Karnataka is worried that the setting up of the CMB and a Cauvery Water Regulation Committee (instead of the Cauvery Monitoring Committee) will result in its losing control over its four Cauvery basin reservoirs. Said Capt. (retd) Raja Rao, a former Irrigation Secretary: “The gazetting of the final notification will result in the State government losing supervisory control over the Krishnarajasagar, Hemavathy, Kabini and Harangi reservoirs. Karnataka will not be able to exercise the option to release water to Tamil Nadu only after it has sufficient storage in the reservoirs, particularly in the years of distress, like the present one.” He said the restrictions being placed on Karnataka with regard to the cultivation of sugarcane and paddy in the basin (16,000 hectares) would drastically affect the availability of sugarcane to the eight or nine sugar factories in the vicinity, hamper the production of molasses (an excisable commodity) in the distilleries, and alter the entire agro climate in the area.

Speaking to Frontline, Chief Minister Jagadish Shettar said the Cauvery Management Board and the Cauvery Water Regulation Committee should not be set up immediately since “Tamil Nadu’s claims have been exposed as incorrect” as per the latest assessment made by a team from the Central Water Commission under the direction of the Supreme Court. Shettar said “the very basis of allocation of crop water requirement for Tamil Nadu by the tribunal had been overestimated, overlooking the objections of Karnataka” and that it “needed to be revisited”. He said he would be meeting Members of Parliament and Union Ministers from Karnataka before the State took any concrete action.

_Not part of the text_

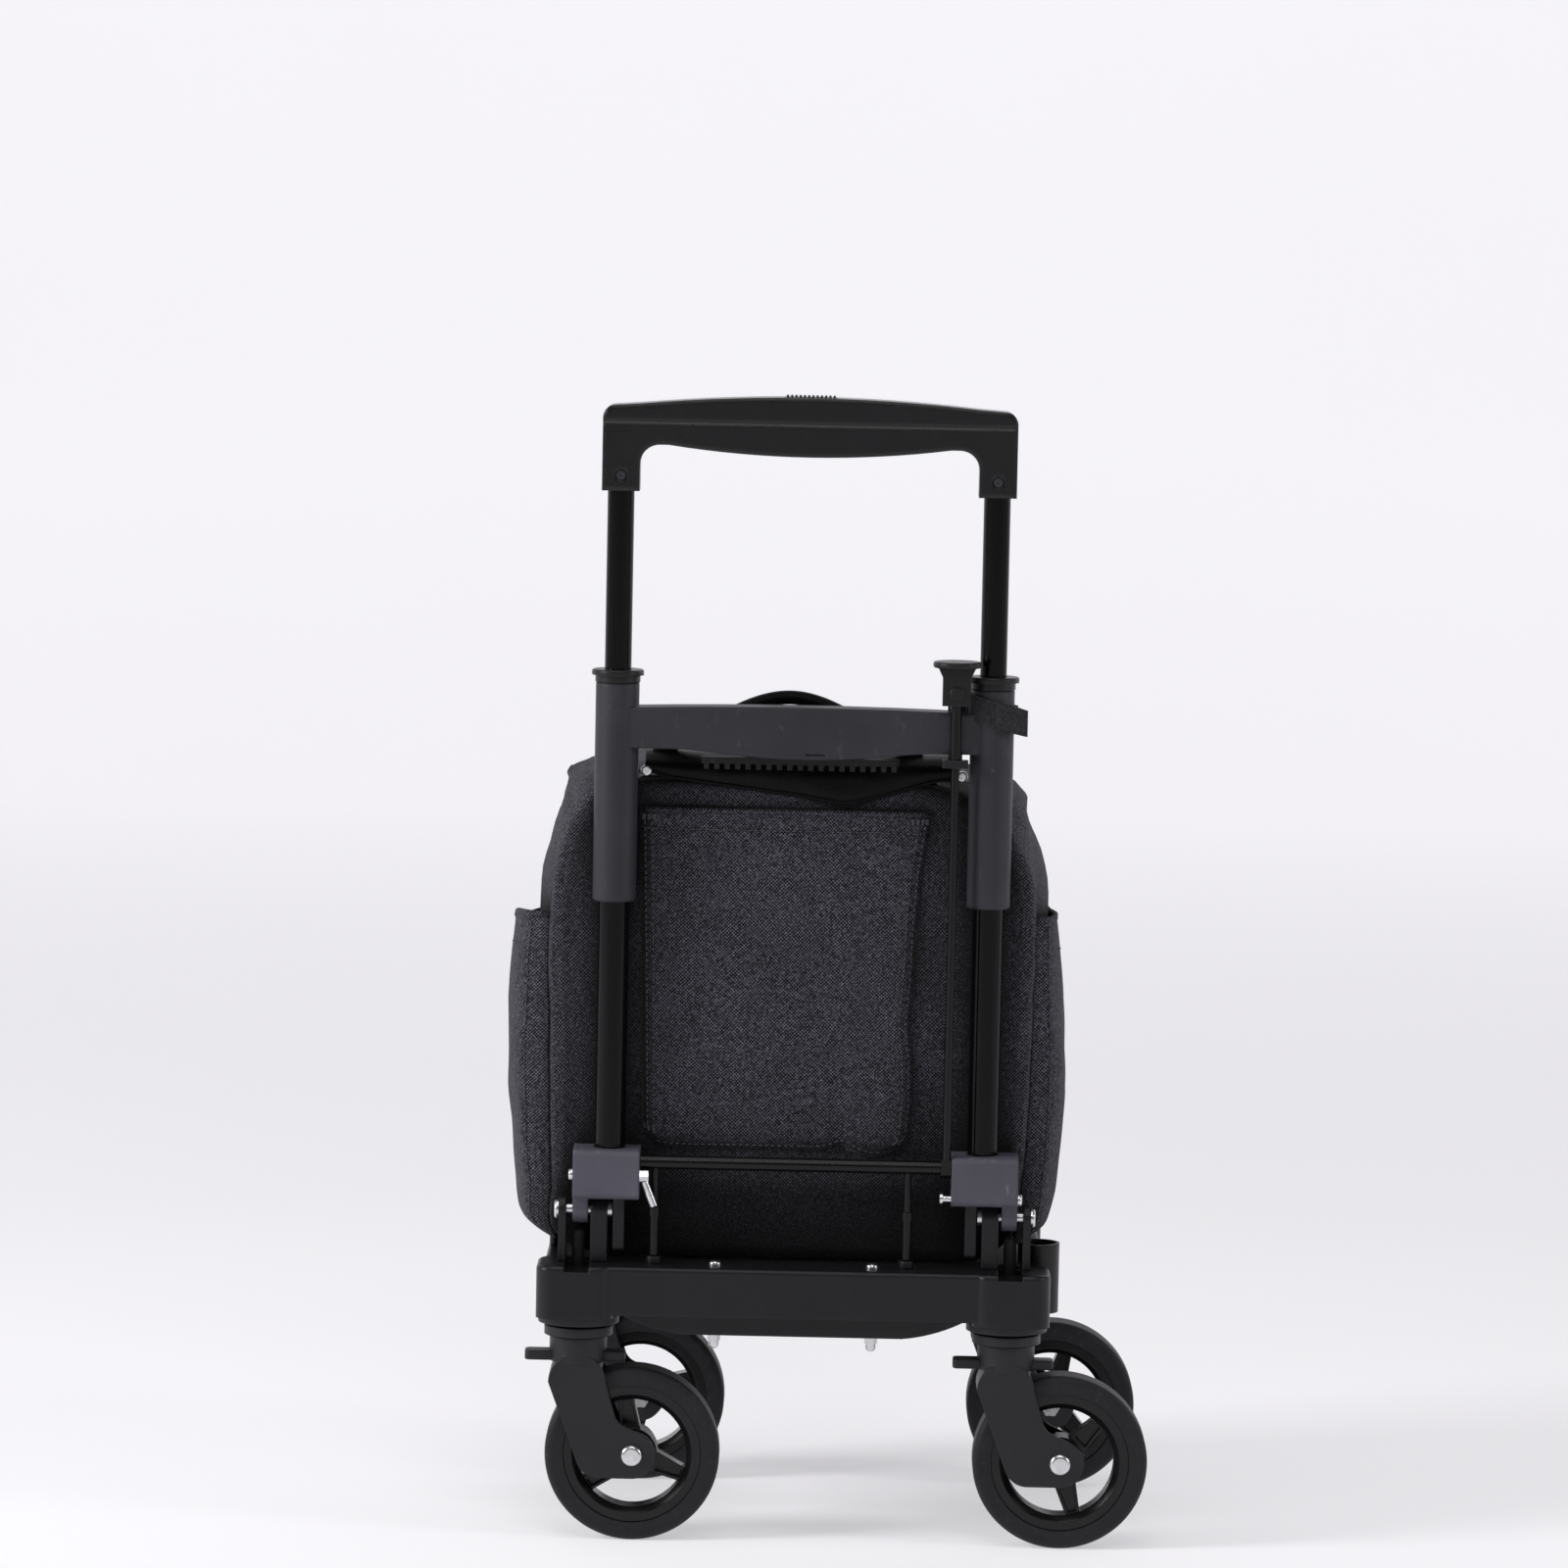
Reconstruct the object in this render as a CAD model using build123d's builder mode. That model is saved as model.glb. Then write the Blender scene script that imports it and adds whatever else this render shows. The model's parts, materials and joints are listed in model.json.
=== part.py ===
from build123d import *
import os

# Four-caster pet stroller: a moulded base on swivel casters, two folding posts joined by
# an H-shaped grip, a telescopic handle, and a soft carrier bag hung on the posts.
#
# Row frame: +Z up, +X to the right of a user who stands at -Y and pushes towards +Y.
# The origin is on the floor, under the middle of the bounding box. The frame's own mid-plane
# lies a little to the left of it, because all four casters trail to the right.

# ---------------------------------------------------------------- driving dimensions (mm)
MID_X = -22.8
SIDES = (-1, 1)

# casters
CASTER_X = 153.0
CASTER_Y = 110.0
CASTER_TRAIL = 40.0
WHEEL_R = 62.5
TYRE_HALF_W = 15.0
RIM_R = 49.5
RIM_OPENING_R = 39.0
RIM_HALF_W = 13.0
HUB_R = 18.0
HUB_BOSS_R = 8.0
HUB_BOSS_HALF_W = 16.2
FORK_HALF_GAP = 16.5
FORK_PLATE_T = 2.5
FORK_HEAD_R = 20.5
FORK_HEAD_Z = 114.5
FORK_FOOT_R = 17.0
FORK_NECK_TOP_Z = 146.2
AXLE_R = 4.0
KING_PIN_R = 6.0
RUN_GAP = 0.05
LEVER_Z = 128.0
LEVER_T = 7.0
MOUNT_BOTTOM_Z = 147.0
MOUNT_LIP_Z = 156.0
MOUNT_SCREW_X = 21.0

# base
BEAM_HALF_X = 178.0
BEAM_HALF_Y = 140.0
BEAM_BOTTOM_Z = 165.0
DECK_Z = 200.0
DECK_T = 5.0
BLOCK_BOTTOM_Z = 162.0
BLOCK_IN_X = 128.0
BLOCK_OUT_X = 183.0
BLOCK_IN_Y = 93.0
BLOCK_OUT_Y = 143.0
RIM_TOP_Z = 208.0
DECK_BOLT_X = 56.0
DECK_BOLT_Y = -122.0
PAN_BOTTOM_Z = 151.0
CUP_X = 176.0
CUP_Y = -70.0
CUP_R = 15.0
CUP_BORE_R = 12.5
CUP_TOP_Z = 213.0
CUP_BOTTOM_Z = 163.0
CUP_FLOOR_T = 3.0

# fold hinge: the posts turn about one axis along X
PIVOT_Y = -110.0
PIVOT_Z = 236.6
EAR_R = 9.5
INNER_EAR_X = 133.5
INNER_EAR_T = 12.0
OUTER_EAR_X = 163.0
OUTER_EAR_T = 5.5
PIVOT_BOLT_R = 4.0
KNUCKLE_X = 147.5
BRACKET_IN_X = 111.0
BRACKET_OUT_X = 158.5
BRACKET_FRONT_Y = -131.0
BRACKET_BACK_Y = -98.0
BRACKET_BOTTOM_Z = 246.6
BRACKET_TOP_Z = 282.0
FOOT_BOTTOM_Z = 207.0

# posts, grip and handle
POST_X = 133.0
POST_R = 11.0
POST_BORE_R = 9.6
POST_BOTTOM_Z = 250.0
POST_TOP_Z = 612.0
SLEEVE_R = 15.5
SLEEVE_BOTTOM_Z = 459.0
SLEEVE_TOP_Z = 615.0
COLLAR_TOP_Z = 624.0
TUBE_R = 9.5
TUBE_BORE_R = 8.2
TUBE_BOTTOM_Z = 380.0
TUBE_TOP_Z = 796.0
CROSSBAR_FRONT_Y = -123.0
CROSSBAR_T = 24.0
CROSSBAR_TOP_Z = 600.0
CROSSBAR_BOTTOM_Z = 563.0
HANDLE_HALF_X = 146.3
HANDLE_HALF_Y = 14.0
HANDLE_PART_Z = 800.0
HANDLE_TOP_Z = 819.0
HANDLE_END_Z = 811.0
HANDLE_WALL = 3.0
SOCKET_HALF_X = 13.3
SOCKET_BOTTOM_Z = 751.0
BUTTON_HALF_X = 19.0
BUTTON_HALF_Y = 7.0

# fold lock: a knob on a rod that lifts a cross rod
LOCK_X = 107.0
LOCK_ROD_Y = -127.5
CROSS_ROD_Y = -119.0
CROSS_ROD_Z = 273.0
CROSS_ROD_R = 5.0
CROSS_PIN_R = 2.0
LOCK_TRAVEL = 5.0
PLUNGER_X = (-100.0, 80.0)
BOSS_TOP_Z = 205.5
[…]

Shettar, in a letter to the Prime Minister on February 20, stated that Karnataka, in its civil appeals before the Supreme Court, had challenged the constitution of a management board as proposed by the tribunal. “The proposed board will protect the interests of the lower riparian State, and Tamil Nadu will virtually take control over the Karnataka reservoirs, which were built with the State’s resources. This would be a draconian measure, which is against the spirit of the federal system. Unless the civil appeals are finally decided by the Supreme Court, it is not appropriate to constitute a management board,” the letter says.

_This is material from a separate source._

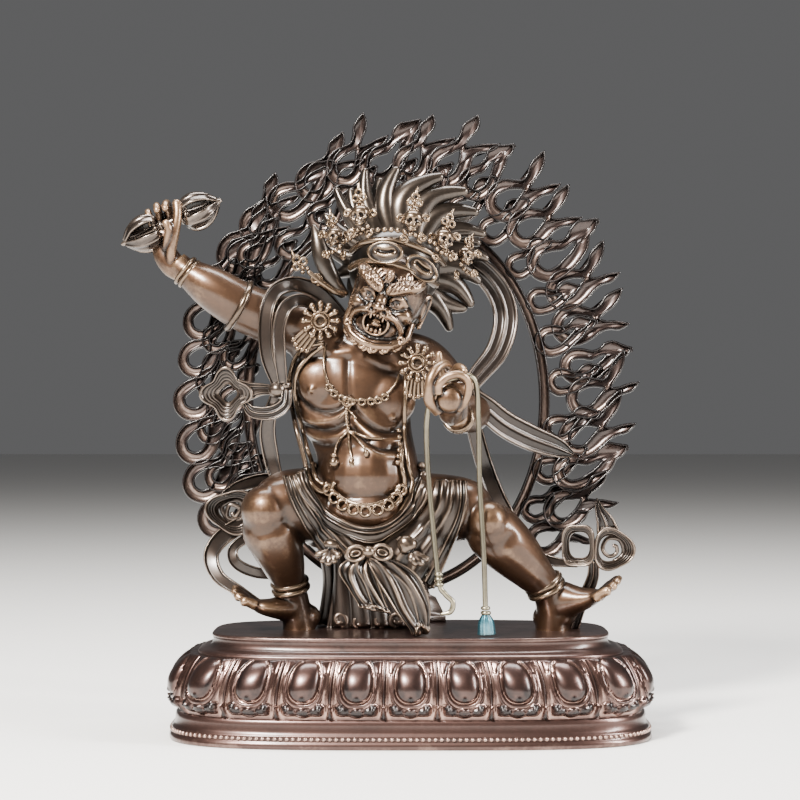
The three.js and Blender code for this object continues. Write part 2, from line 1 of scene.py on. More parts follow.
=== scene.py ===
"""The looks of a small copper casting: a wrathful guardian deity who lunges on a lotus plinth before a
ring of flames. Shapes are worked out in millimetres, with +Z up and the viewer looking along +Y."""

import bpy
import numpy as np
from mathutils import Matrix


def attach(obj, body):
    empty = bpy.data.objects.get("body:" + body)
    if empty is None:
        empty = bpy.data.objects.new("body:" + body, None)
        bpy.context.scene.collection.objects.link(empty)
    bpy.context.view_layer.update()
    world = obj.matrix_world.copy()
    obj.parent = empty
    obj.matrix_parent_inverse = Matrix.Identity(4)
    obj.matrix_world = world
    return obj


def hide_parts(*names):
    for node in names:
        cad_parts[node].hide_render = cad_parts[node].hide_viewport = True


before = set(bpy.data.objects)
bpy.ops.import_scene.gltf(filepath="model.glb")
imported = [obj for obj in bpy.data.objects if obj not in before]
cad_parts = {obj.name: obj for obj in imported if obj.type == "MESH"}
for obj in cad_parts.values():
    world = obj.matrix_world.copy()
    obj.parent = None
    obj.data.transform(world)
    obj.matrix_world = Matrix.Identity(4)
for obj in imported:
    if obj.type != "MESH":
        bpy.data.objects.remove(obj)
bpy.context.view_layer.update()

# The view: a close-up lens level with the deity's belly, 350 mm in front of the plinth's middle.


def placed(name, data):
    """An object of that name in the scene, at the origin."""
    thing = bpy.data.objects.new(name, data)
    bpy.context.scene.collection.objects.link(thing)
    return thing


lens = bpy.data.cameras.new("close_up_lens")
lens.lens = 90
lens.sensor_width = 36
lens.clip_start = 0.01
camera = placed("camera", lens)
camera.location = (0, -0.35, 0.0525)
camera.rotation_euler = np.radians((90.86, 0, 0.3))
bpy.context.scene.camera = camera

# The studio: a pale matt floor under one small bright lamp from the upper left, with a weaker one
# opposite it and a long strip above.


def softbox(name, place, target_height, width, height, watts, tint):
    """A rectangular area lamp at place, turned to the object's middle line. Sizes are in metres."""
    light = bpy.data.lights.new(name, "AREA")
    light.shape = "RECTANGLE"
    light.size, light.size_y = width, height
    light.energy = watts
    light.color = tint
    lamp = placed(name, light)
    lamp.location = place
    x, y, z = np.subtract((0, 0, target_height), place)
    lamp.rotation_euler = (np.arctan2(np.hypot(x, y), -z), 0, np.arctan2(y, x) - np.pi / 2)


softbox("main_lamp", (-0.20, -0.36, 0.34), 0.06, 0.1, 0.1, 12.5, (1, 0.96, 0.9))
softbox("side_lamp", (0.40, -0.16, 0.20), 0.05, 0.06, 0.22, 4.4, (1, 0.97, 0.94))
softbox("top_strip", (0, 0.02, 0.50), 0.05, 0.40, 0.12, 4.5, (1, 1, 1))

world = bpy.data.worlds.new("studio_air")
world.use_nodes = True
air = world.node_tree.nodes["Background"].inputs
air["Color"].default_value = (0.62, 0.62, 0.63, 1)
air["Strength"].default_value = 0.19
bpy.context.scene.world = world

floor_mesh = bpy.data.meshes.new("floor")
floor_mesh.from_pydata([(-4, -4, 0), (4, -4, 0), (4, 4, 0), (-4, 4, 0)], [], [(0, 1, 2, 3)])
floor_paint = bpy.data.materials.new("floor_paint")
floor_paint.use_nodes = True
paint = floor_paint.node_tree.nodes["Principled BSDF"].inputs
paint["Base Color"].default_value = (0.78, 0.77, 0.75, 1)
paint["Roughness"].default_value = 0.8
floor_mesh.materials.append(floor_paint)
floor = placed("floor", floor_mesh)

# The plinth's casting: a rounded oblong in plan, with a bead rim, a hollow fascia, a recessed belt
# behind the petals, a ledge and the flat platform. Turned in wax to one profile, then cast.
rim_half = (41.4, 21.9)
platform_half = (34.1, 16.9)
plan_power = 3.6
fascia_top = 4.4
petal_top = 14.3
platform_top = 17.8


def unit(vectors):
    """The same directions with length 1."""
    return vectors / np.maximum(np.linalg.norm(vectors, axis=-1, keepdims=True), 1e-9)


def normals_of(points, faces):
    """Each point's normal: the sum of the normals of the faces round it, by their areas."""
    total = np.zeros_like(points)
    for block in faces:
        first, middle, last = (points[block[:, k]] - points[block[:, 0]] for k in (1, -2, -1))
        across = np.cross(first, middle) + (np.cross(middle, last) if block.shape[1] == 4 else 0)
        for corner in block.T:
            for axis in range(3):
                total[:, axis] += np.bincount(corner, across[:, axis], len(points))
    return unit(total)


def pairs_of(faces):
    """Every pair of neighbouring points, once each way."""
    ends = np.concatenate([np.stack([block, np.roll(block, -1, 1)], -1).reshape(-1, 2) for block in faces])
    return np.concatenate([ends, ends[:, ::-1]])


def mean_round(pairs, values):
    """Each point's mean of the values given for the pairs that start there."""
    total = [np.bincount(pairs[:, 0], column) for column in np.atleast_2d(values.T)]
    return (np.stack(total, 1) / np.bincount(pairs[:, 0])[:, None]).reshape(-1, *values.shape[1:])


def blurred(values, pairs, rounds):
    """Values spread over the skin: each round goes half way to the neighbours' mean."""
    for _ in range(rounds):
        values = (values + mean_round(pairs, values[pairs[:, 1]])) / 2
    return values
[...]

Bangalore’s water woes Shettar’s letter indicates that the tribunal’s order had not taken into consideration the entire drinking water needs of India’s fastest-growing metropolis, Bangalore, leaving out two-thirds of the city’s population (since as per the CWDT they live outside the Cauvery basin). While the tribunal has assessed the drinking water needs of one-third of Bangalore at 17.5 thousand million cubic feet (tmcft), it has wrongly, say irrigation experts, assumed that 50 per cent (8.75 tmcft) of this will come from groundwater. Studies by both the Central Ground Water Board and the Karnataka Mines and Geology Department have shown that groundwater levels have depleted in Bangalore because of overexploitation and will not be sufficient to provide 50 per cent of the city’s needs. According to officials from the State Irrigation Department, this fact will be highlighted in the Supreme Court when Karnataka seeks a relook at the award.

Karnataka is also piqued that the magnanimity shown by it (and which is made part of the provisions of the Bachawat Award) in providing Chennai city with 5 tmcft of water from the Krishna river (despite Chennai being well outside the Krishna basin) for its drinking water needs, a parallel assessment had not been shown by the CWDT for the drinking water needs of other cities in Karnataka such as Mysore, Mandya, Hassan and Tumkur. Holding that these cities are outside the Cauvery basin, the tribunal said they were not entitled to water from the Cauvery.

Another area of concern for Karnataka is that the Kabini reservoir, which at present has a capacity of 18 tmcft, will become a storage point for Tamil Nadu. Explained Capt. Rao: “We get very good flows in the Kabini catchment. But as per the award, irrespective of what we store in the Kabini reservoir, we can use only 11.99 tmcft. The rest will have to be released to Tamil Nadu. All the unused water flowing from Kerala during the monsoon into the Kabini reservoir, which we stored and utilised for our wet crops, will become a thing of the past. The water used by the wet crops and after evaporation losses used to seep back to the river basin as base flows. These base flows were almost entirely being used for the drinking water needs of Bangalore. Now, with the restriction on our water use, the extent of perennial crops will come down, resulting in almost no seepage/base flows. Bangalore will bear the brunt.”

Though protests against the notification of the award have been generally muted in the State, the Karnataka Praja Pragati Ranga, a coalition of 17 Dalit, backward class and religious minority organisations, have threatened to lay siege to the residences of MPs and Union Ministers from the State if they do not stall the Centre from constituting the CMB. Terming the Final Order of the tribunal a “death sentence for Karnataka”, Kodihalli Chandrashekar, State convener of the coalition, said that the constitution of the board would further complicate the Cauvery problem.